The Moral? Keep basis records. Make sure your basis is at risk. Log your time.
Miami business owner pleads guilty to payroll tax crime - IRS (Defendant name removed).
According to court documents, Defendant owned and operated two car rental companies, Rent Max Miami Inc. and Rent Max North Inc., both of which had locations throughout Florida. As the sole owner and chief executive officer of Rent Max Miami and as the co-owner and president of Rent Max North, Defendant knew he was responsible for collecting, accounting for, and paying over payroll taxes withheld from his employees' wages to the IRS. Between 2011 and 2016, however, he withheld from his employees but failed to pay approximately $850,000 in employment taxes owed to the IRS. Instead, he caused Rent Max Miami to spend corporate funds to pay discretionary expenses, including a $50,000 cashier's check to himself, $45,000 in cashier's checks payable to his wife, and expenses related to a 55-foot yacht.
It works, until it doesn't.
Convicted Mayor's Appeal 'All Foam & No Beer,' 1st Circ. Says - Chris Villani, Law360 Tax Authority ($):
The First Circuit on Monday upheld a former Massachusetts mayor's convictions for shaking down marijuana shops that hoped to open in his city and separately stealing money from investors, rejecting the politician's claim that his trial had been tainted by irrelevant evidence.

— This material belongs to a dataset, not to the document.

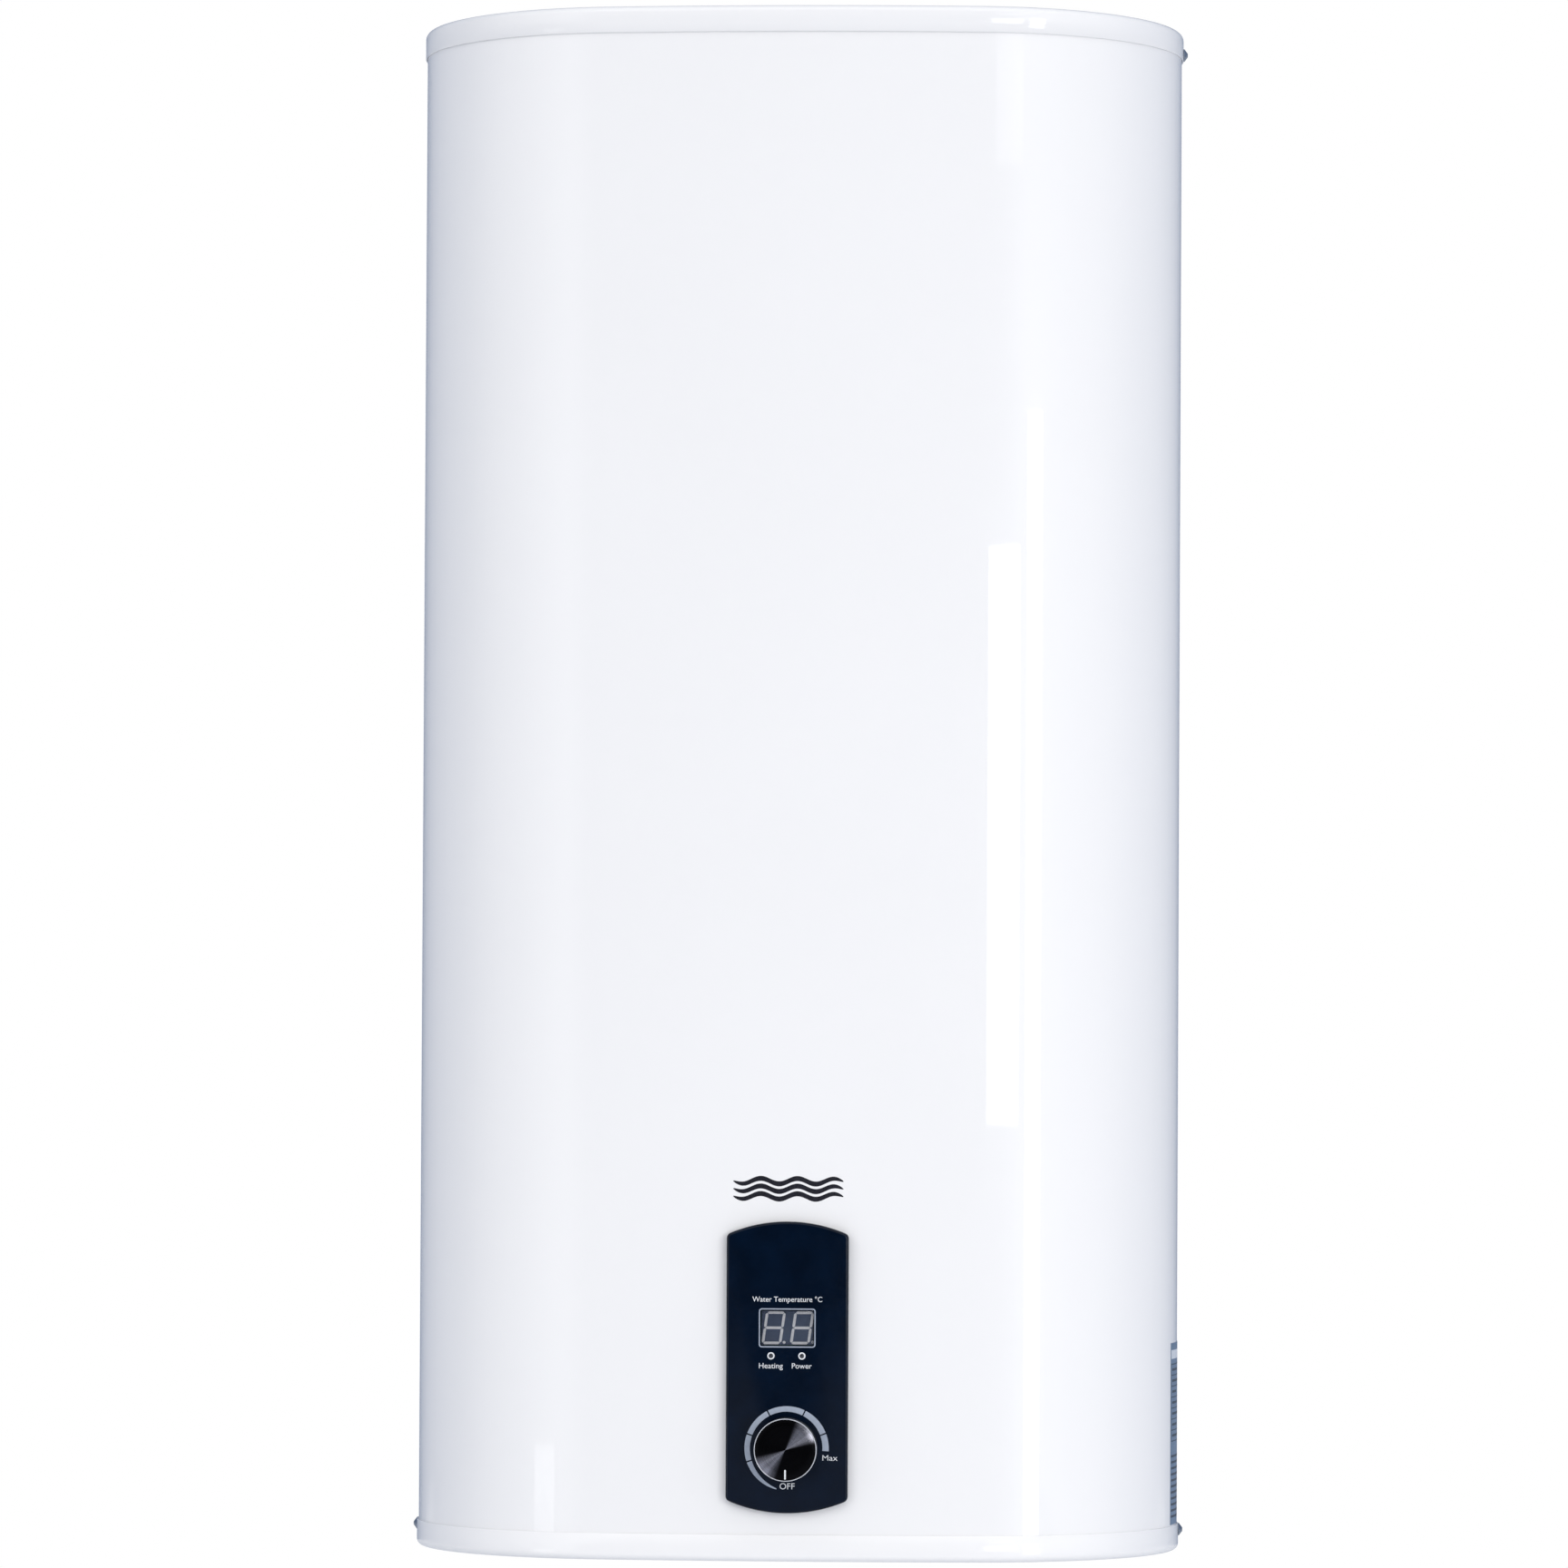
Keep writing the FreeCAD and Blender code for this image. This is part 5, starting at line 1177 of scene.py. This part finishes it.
def make_world():
    """A soft room: dark straight in front, bright around that, dimmer to the sides and behind."""
    world = bpy.data.worlds.new("studio")
    bpy.context.scene.world = world
    world.use_nodes = True
    nodes, links = world.node_tree.nodes, world.node_tree.links
    nodes.clear()
    place = add_node(nodes, "TexCoord")
    split = add_node(nodes, "SeparateXYZ")
    links.new(place.outputs["Generated"], split.inputs["Vector"])
    sky = add_node(nodes, "ValToRGB")
    sky.color_ramp.interpolation = "EASE"
    while len(sky.color_ramp.elements) < len(SKY):
        sky.color_ramp.elements.new(0.5)
    for element, (depth, colour) in zip(sky.color_ramp.elements, SKY):
        element.position = (depth + 1) / 2
        element.color = (*colour, 1)
    half = add_node(nodes, "MapRange", {"From Min": -1})
    links.new(split.outputs["Y"], half.inputs["Value"])
    links.new(half.outputs["Result"], sky.inputs["Fac"])
    light = add_node(nodes, "Background", {"Strength": 1.03})
    links.new(sky.outputs["Color"], light.inputs["Color"])
    seen = add_node(nodes, "Background", {"Color": (1, 1, 1, 1)})
    ray = add_node(nodes, "LightPath")
    choose = add_node(nodes, "MixShader")
    links.new(ray.outputs["Is Camera Ray"], choose.inputs["Fac"])
    links.new(light.outputs["Background"], choose.inputs[1])
    links.new(seen.outputs["Background"], choose.inputs[2])
    output = add_node(nodes, "OutputWorld")
    links.new(choose.outputs["Shader"], output.inputs["Surface"])


def make_lamps():
    """Soft lamps on a circle round the heater, all facing its middle."""
    distance = 3.1
    middle = Vector((0, MIDDLE_Y, (RIM + TOP_RIM) / 2))
    for name, azimuth, height, width, tall, power in LAMPS:
        data = bpy.data.lights.new(name, "AREA")
        data.shape = "RECTANGLE"
        data.size, data.size_y = width, tall
        data.energy = power
        lamp = new_object(name, data)
        lamp.visible_camera = False
        angle = math.radians(azimuth)
        place = (distance * math.sin(angle), MIDDLE_Y - distance * math.cos(angle), RIM + height)
        lamp.location = place
        lamp.rotation_mode = "QUATERNION"
        lamp.rotation_quaternion = (middle - Vector(place)).to_track_quat("-Z", "Y")


def make_floor():
    """A wide pale floor, as far below the heater as it would hang, and clear from below."""
    half = 14
    z = RIM - 1.2
    corners = [(-half, -half, z), (half, -half, z), (half, half, z), (-half, half, z)]
    mesh = new_mesh("floor", corners, [(0, 1, 2, 3)])
    floor = new_object("floor", mesh)
    material = surface("floor_pale", (0.88, 0.88, 0.88), 0.8, tone=0.01, tone_scale=1, grain=0)
    nodes, links = material.node_tree.nodes, material.node_tree.links
    side = add_node(nodes, "NewGeometry")
    clear = add_node(nodes, "BsdfTransparent")
    choose = add_node(nodes, "MixShader")
    links.new(side.outputs["Backfacing"], choose.inputs["Fac"])
    links.new(nodes["Principled BSDF"].outputs["BSDF"], choose.inputs[1])
    links.new(clear.outputs["BSDF"], choose.inputs[2])
    links.new(choose.outputs["Shader"], nodes["Material Output"].inputs["Surface"])
    mesh.materials.append(material)


# ------------------------------------------------------------------------------------------- scene

make_camera()
paint_frame()
make_shell()
make_top_cap()
make_bottom_cap()
make_service_cover()
make_cap_screws()
make_bracket_bolts()
make_pipe_ends()
make_gland()
make_panel()
make_pane()
make_display()
make_lights()
make_scale()
make_legends()
make_wave_mark()
make_knob()
make_rating_plate()
make_fill_plug()
make_world()
make_lamps()
make_floor()

scene = bpy.context.scene
scene.view_settings.view_transform = "Standard"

Following the verdict, Correia argued that he had been the victim of spillover prejudice as the government levied multiple, sweeping claims: that he had forced pot shop owners to fork over six-figure bribes in order to open and, prior to becoming mayor, that he had fleeced investors in a smartphone app called SnoOwl that he created and also lied on his taxes.
The perils of public service.
Kanye West Admits He Owes the IRS $50 Million - Rebekah Barton, TaxBuzz. "He went on to note that he owes 'about $50 million' and that he is 'obviously not the most financially literate person on the planet.'"
Stay away from me. It's National Personal Space Day!